Work to be completed:
Reproduce the full listing that appears beneath this instruction exactly.

Records contained in a dataset
——

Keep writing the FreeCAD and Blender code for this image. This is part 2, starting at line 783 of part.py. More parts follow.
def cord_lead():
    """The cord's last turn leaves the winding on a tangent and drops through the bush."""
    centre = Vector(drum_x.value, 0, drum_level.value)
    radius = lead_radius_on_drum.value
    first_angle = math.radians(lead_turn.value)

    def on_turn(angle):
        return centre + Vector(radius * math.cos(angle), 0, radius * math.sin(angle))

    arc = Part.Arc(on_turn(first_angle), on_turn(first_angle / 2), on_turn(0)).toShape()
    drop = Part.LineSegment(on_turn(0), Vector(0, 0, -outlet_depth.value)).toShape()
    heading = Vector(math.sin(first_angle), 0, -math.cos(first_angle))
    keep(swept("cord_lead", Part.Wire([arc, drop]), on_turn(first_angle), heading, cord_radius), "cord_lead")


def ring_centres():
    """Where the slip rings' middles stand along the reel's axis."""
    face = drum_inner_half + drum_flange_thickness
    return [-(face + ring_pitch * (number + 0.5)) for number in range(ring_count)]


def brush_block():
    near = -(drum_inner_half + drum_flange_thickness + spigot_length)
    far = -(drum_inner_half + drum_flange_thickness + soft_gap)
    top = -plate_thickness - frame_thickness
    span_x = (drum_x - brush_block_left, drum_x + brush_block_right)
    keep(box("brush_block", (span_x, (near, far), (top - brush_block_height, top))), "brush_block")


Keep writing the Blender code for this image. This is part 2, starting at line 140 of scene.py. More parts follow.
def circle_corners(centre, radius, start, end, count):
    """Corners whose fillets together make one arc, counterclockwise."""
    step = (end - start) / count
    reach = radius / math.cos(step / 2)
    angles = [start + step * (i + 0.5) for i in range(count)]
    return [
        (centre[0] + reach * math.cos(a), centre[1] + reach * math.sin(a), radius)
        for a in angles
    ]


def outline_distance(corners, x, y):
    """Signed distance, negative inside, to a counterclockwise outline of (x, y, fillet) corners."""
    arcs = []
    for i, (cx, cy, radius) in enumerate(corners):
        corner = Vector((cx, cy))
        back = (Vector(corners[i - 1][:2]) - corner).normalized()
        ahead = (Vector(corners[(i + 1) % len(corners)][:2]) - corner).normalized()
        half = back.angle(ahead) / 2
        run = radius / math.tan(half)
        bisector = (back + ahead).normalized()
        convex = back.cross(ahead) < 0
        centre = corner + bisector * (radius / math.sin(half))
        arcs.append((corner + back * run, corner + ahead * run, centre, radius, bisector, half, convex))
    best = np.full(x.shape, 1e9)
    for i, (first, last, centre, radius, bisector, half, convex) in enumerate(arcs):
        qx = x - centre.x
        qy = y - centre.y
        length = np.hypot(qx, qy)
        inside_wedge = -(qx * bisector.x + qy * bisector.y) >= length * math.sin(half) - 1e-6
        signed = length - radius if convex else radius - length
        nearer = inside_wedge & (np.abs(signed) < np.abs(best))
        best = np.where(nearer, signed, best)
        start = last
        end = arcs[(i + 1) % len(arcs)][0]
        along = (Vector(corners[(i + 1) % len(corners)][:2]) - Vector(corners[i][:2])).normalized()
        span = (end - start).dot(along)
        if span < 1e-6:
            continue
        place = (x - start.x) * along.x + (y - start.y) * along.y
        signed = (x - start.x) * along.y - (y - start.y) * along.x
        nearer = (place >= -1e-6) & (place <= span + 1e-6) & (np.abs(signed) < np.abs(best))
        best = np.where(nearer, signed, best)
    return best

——

Finished task:
Keep writing the FreeCAD and Blender code for this image. This is part 2, starting at line 783 of part.py. More parts follow.
def cord_lead():
    """The cord's last turn leaves the winding on a tangent and drops through the bush."""
    centre = Vector(drum_x.value, 0, drum_level.value)
    radius = lead_radius_on_drum.value
    first_angle = math.radians(lead_turn.value)

    def on_turn(angle):
        return centre + Vector(radius * math.cos(angle), 0, radius * math.sin(angle))

    arc = Part.Arc(on_turn(first_angle), on_turn(first_angle / 2), on_turn(0)).toShape()
    drop = Part.LineSegment(on_turn(0), Vector(0, 0, -outlet_depth.value)).toShape()
    heading = Vector(math.sin(first_angle), 0, -math.cos(first_angle))
    keep(swept("cord_lead", Part.Wire([arc, drop]), on_turn(first_angle), heading, cord_radius), "cord_lead")


def ring_centres():
    """Where the slip rings' middles stand along the reel's axis."""
    face = drum_inner_half + drum_flange_thickness
    return [-(face + ring_pitch * (number + 0.5)) for number in range(ring_count)]


def brush_block():
    near = -(drum_inner_half + drum_flange_thickness + spigot_length)
    far = -(drum_inner_half + drum_flange_thickness + soft_gap)
    top = -plate_thickness - frame_thickness
    span_x = (drum_x - brush_block_left, drum_x + brush_block_right)
    keep(box("brush_block", (span_x, (near, far), (top - brush_block_height, top))), "brush_block")


Keep writing the Blender code for this image. This is part 2, starting at line 140 of scene.py. More parts follow.
def circle_corners(centre, radius, start, end, count):
    """Corners whose fillets together make one arc, counterclockwise."""
    step = (end - start) / count
    reach = radius / math.cos(step / 2)
    angles = [start + step * (i + 0.5) for i in range(count)]
    return [
        (centre[0] + reach * math.cos(a), centre[1] + reach * math.sin(a), radius)
        for a in angles
    ]


def outline_distance(corners, x, y):
    """Signed distance, negative inside, to a counterclockwise outline of (x, y, fillet) corners."""
    arcs = []
    for i, (cx, cy, radius) in enumerate(corners):
        corner = Vector((cx, cy))
        back = (Vector(corners[i - 1][:2]) - corner).normalized()
        ahead = (Vector(corners[(i + 1) % len(corners)][:2]) - corner).normalized()
        half = back.angle(ahead) / 2
        run = radius / math.tan(half)
        bisector = (back + ahead).normalized()
        convex = back.cross(ahead) < 0
        centre = corner + bisector * (radius / math.sin(half))
        arcs.append((corner + back * run, corner + ahead * run, centre, radius, bisector, half, convex))
    best = np.full(x.shape, 1e9)
    for i, (first, last, centre, radius, bisector, half, convex) in enumerate(arcs):
        qx = x - centre.x
        qy = y - centre.y
        length = np.hypot(qx, qy)
        inside_wedge = -(qx * bisector.x + qy * bisector.y) >= length * math.sin(half) - 1e-6
        signed = length - radius if convex else radius - length
        nearer = inside_wedge & (np.abs(signed) < np.abs(best))
        best = np.where(nearer, signed, best)
        start = last
        end = arcs[(i + 1) % len(arcs)][0]
        along = (Vector(corners[(i + 1) % len(corners)][:2]) - Vector(corners[i][:2])).normalized()
        span = (end - start).dot(along)
        if span < 1e-6:
            continue
        place = (x - start.x) * along.x + (y - start.y) * along.y
        signed = (x - start.x) * along.y - (y - start.y) * along.x
        nearer = (place >= -1e-6) & (place <= span + 1e-6) & (np.abs(signed) < np.abs(best))
        best = np.where(nearer, signed, best)
    return best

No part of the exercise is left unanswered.